[swift-users] dispatch concurrent map: is this right?

Dave Abrahams dabrahams at apple.com
Mon Oct 31 17:00:48 CDT 2016


on Mon Oct 31 2016, Karl <razielim-AT-gmail.com> wrote:

>> On 31 Oct 2016, at 05:15, Dave Abrahams <dabrahams at apple.com> wrote:
>> 
>> 
>> on Sun Oct 30 2016, Karl <razielim-AT-gmail.com <http://razielim-at-gmail.com/>> wrote:
>> 
>
>>>> On 30 Oct 2016, at 19:23, Dave Abrahams via swift-users <swift-users at swift.org> wrote:
>>>> 
>>>> 
>>>> on Sun Oct 30 2016, Karl <swift-users-AT-swift.org> wrote:
>>>> 
>>> 
>>>>>> On 30 Oct 2016, at 09:15, Karl <raziel.im+swift-users at gmail.com> wrote:
>>>>>> 
>>>>>> I had the need for a concurrent map recently. I had a part of a
>>>>>> program which needed to read chunks of data and concurrently process
>>>>>> them and assemble the results in an array. This isn’t necessarily as
>>>>>> obvious as it sounds, because of arrays being value types. I came up
>>>>>> with the following snippet which I’d like to check for correctness;
>>>>>> it could also be helpful to others.
>>>>>> 
>>>>>> Perhaps this is something Dispatch should provide out-of-the-box?
>>>>>> 
>>>>>> - Karl
>>>>> 
>>>>> Ah one second, I was refactoring this and forgot to test it. Here’s the actual code:
>>>> 
>>>> A map presumably requires an input 
>>> 
>>> DispatchQueue.concurrentMap maps a Range<Int> -> T, but since the
>>> range is always 0..<n, we only ask for the value of n. It could also
>>> be written quite naturally as an extension on Range and build
>>> everything on top of it.
>> 
>> Sorry, I wrote “a map presumably requires an input” before I realized
>> what you were doing.  I should have deleted that.
>> 
>>>> 
>>>>> extension DispatchQueue {
>>>>> 
>>>>> static func concurrentMap<T>(iterations: Int, execute block: (Int) -> T) -> [T] {
>>>>> 
>>>>>   let __result = UnsafeMutableRawBufferPointer.allocate(count: iterations * MemoryLayout<T>.stride)

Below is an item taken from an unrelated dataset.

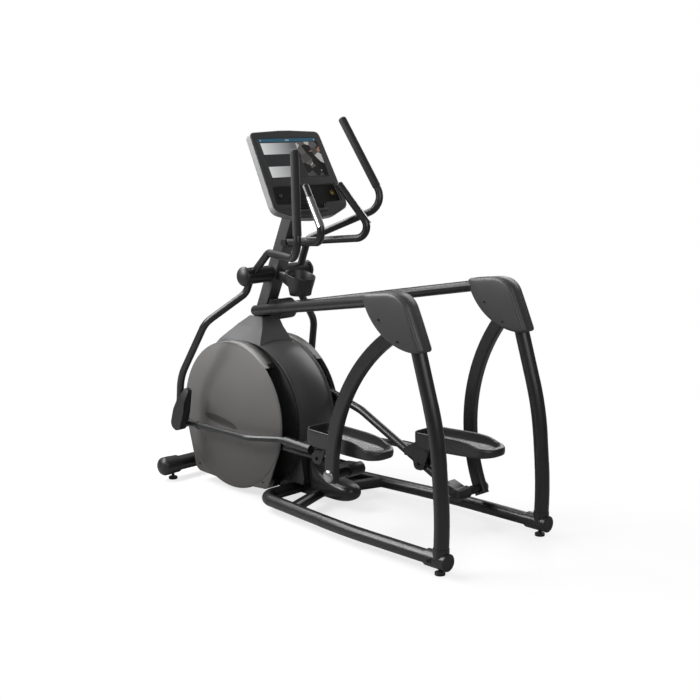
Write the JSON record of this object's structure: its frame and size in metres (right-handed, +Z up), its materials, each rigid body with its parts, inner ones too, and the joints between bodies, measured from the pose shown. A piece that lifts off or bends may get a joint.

>>>>>   defer { __result.deallocate() }
>>>>>   let _result  = __result.baseAddress?.assumingMemoryBound(to: T.self)
>>>> 
>>>> You never bound the memory to T, so this will be undefined behavior.  
>>>> 
>>>>>   let result   = UnsafeMutableBufferPointer<T>(start: _result, count: iterations)

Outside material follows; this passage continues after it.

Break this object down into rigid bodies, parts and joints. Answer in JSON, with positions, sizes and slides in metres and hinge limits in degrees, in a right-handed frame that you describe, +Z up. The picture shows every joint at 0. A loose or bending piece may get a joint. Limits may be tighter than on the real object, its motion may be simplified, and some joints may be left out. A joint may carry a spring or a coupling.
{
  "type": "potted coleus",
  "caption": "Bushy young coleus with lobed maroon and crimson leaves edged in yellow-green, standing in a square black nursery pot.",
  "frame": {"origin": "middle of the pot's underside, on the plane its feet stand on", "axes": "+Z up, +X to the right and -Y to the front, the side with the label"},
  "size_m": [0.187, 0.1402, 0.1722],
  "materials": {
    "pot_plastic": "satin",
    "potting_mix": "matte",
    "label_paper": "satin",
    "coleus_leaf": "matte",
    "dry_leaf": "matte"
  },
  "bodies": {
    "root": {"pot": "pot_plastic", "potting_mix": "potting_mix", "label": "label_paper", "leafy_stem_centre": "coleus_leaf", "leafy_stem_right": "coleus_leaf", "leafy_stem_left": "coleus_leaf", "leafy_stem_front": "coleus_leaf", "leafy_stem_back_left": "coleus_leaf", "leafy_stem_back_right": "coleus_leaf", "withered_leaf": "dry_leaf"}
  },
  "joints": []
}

>>>>>   concurrentPerform(iterations: iterations) { idx in
>>>>>     result[idx] = block(idx)
>>>> 
>>>> You also never initialized the Ts in that memory region, so assigning
>>>> into them will also be undefined behavior.
>>>> 
>>>>>   }
>>>>>   return Array(result)
>>>>> }
>>>>> }
>>>>> 
>>>>> extension Array {
>>>>> func concurrentMap<T>(execute block: (Element)->T) -> [T] {
>>>>>   return DispatchQueue.concurrentMap(iterations: count) { block(self[$0]) }
>>>>> }
>>>>> }
>>>>> 
>>>>> Unfortunately I don’t think there’s a way to get an array to take over a +1
>>>>> UnsafeMutableBufferPointer without copying.
>>>> 
>>>> The only correct way to do this without creating intermediate storage is
>>>> to have a way to initialize your result elements, e.g.:
>>>> 
>>>> import Dispatch
>>>> 
>>>> protocol DefaultInitializable {
>>>>   init()
>>>> }
>>>> 
>>>> extension RandomAccessCollection {
>>>>   func concurrentMap<T>(_ transform: (Iterator.Element)->T) -> [T]

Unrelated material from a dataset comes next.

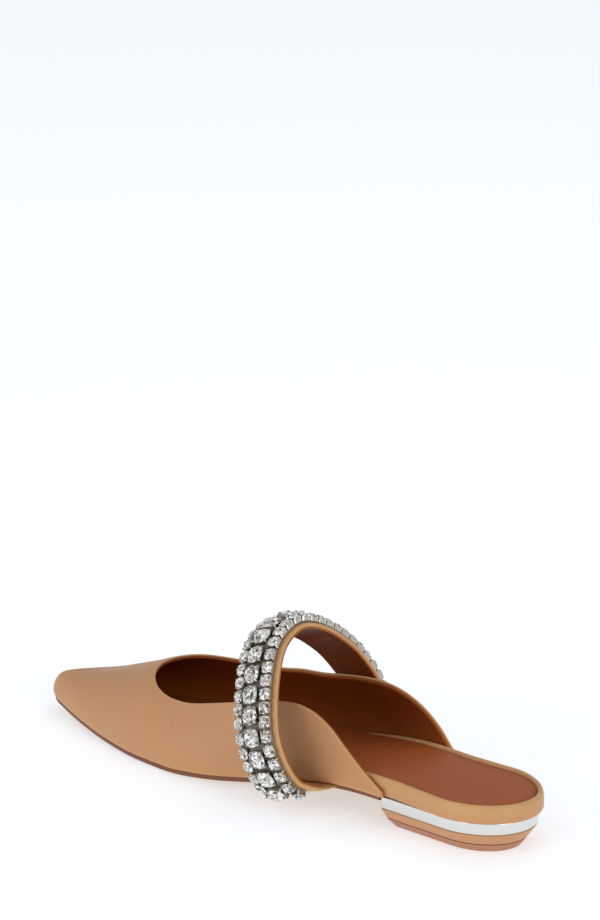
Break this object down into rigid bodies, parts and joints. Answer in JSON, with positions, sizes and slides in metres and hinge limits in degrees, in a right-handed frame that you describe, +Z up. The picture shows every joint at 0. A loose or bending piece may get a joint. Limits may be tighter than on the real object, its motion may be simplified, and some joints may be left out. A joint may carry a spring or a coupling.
{
  "type": "pointed flat mule",
  "caption": "Pointed backless flat shoe with a jewelled strap looped over the instep, a layered low heel and a thin sole; it stands empty on its heel and forefoot",
  "frame": {"origin": "On the floor under the middle of the heel seat", "axes": "+X from the heel to the toe, +Y to the inner (medial) side of the foot, +Z up"},
  "size_m": [0.262, 0.0938, 0.0748],
  "materials": {
    "tan_leather": "smooth, half gloss",
    "brown_leather": "smooth, half gloss",
    "sole_leather": "waxed edge",
    "mirror_metal": "mirror",
    "top_piece": "satin",
    "clear_stones": "faceted stones in silver cups"
  },
  "bodies": {
    "root": {"upper": "tan_leather", "outsole": "sole_leather", "footbed": "tan_leather", "sock": "brown_leather", "heel_band": "mirror_metal", "heel_block": "tan_leather", "heel_top_piece": "top_piece", "strap": "tan_leather", "trim_row_rear": "clear_stones", "trim_row_middle": "clear_stones", "trim_row_front": "clear_stones"}
  },
  "joints": []
}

>>>>   where T : DefaultInitializable {
>>>>     var result = Array(
>>>>       repeating: T(), count: numericCast(self.count))
>>>> 
>>>>     DispatchQueue.concurrentPerform(iterations: result.count) {
>>>>       offset in 
>>>>       result[offset] = transform(
>>>>         self[index(startIndex, offsetBy: numericCast(offset))])
>>>>     }
>>>>     return result
>>>>   }
>>>> }
>>>> 
>>>> extension Int : DefaultInitializable {  }
>>>> 
>>>> print((3..<20).concurrentMap { $0 * 2 })
>>>> 
>>> 
>>> I had a go at doing that before, using Optional<T> and unwrapping at
>>> the end — but it occurred to me that it would be very inefficient for
>>> things like Optional<Int>, and introduces more allocations.
>> 
>> Yeah, optional is not really a good choice for that application.
>> 
>>>> If you don't want the DefaultInitializable requirement (or some other
>>>> way to prepare initialized elements), you'll need to manage memory
>>>> yourself:
>>>> 
>>>> extension RandomAccessCollection {
>>>>   func concurrentMap<T>(_ transform: (Iterator.Element)->T) -> [T] {
>>>>     let n = numericCast(self.count) as Int
>>>>     let p = UnsafeMutablePointer<T>.allocate(capacity: n)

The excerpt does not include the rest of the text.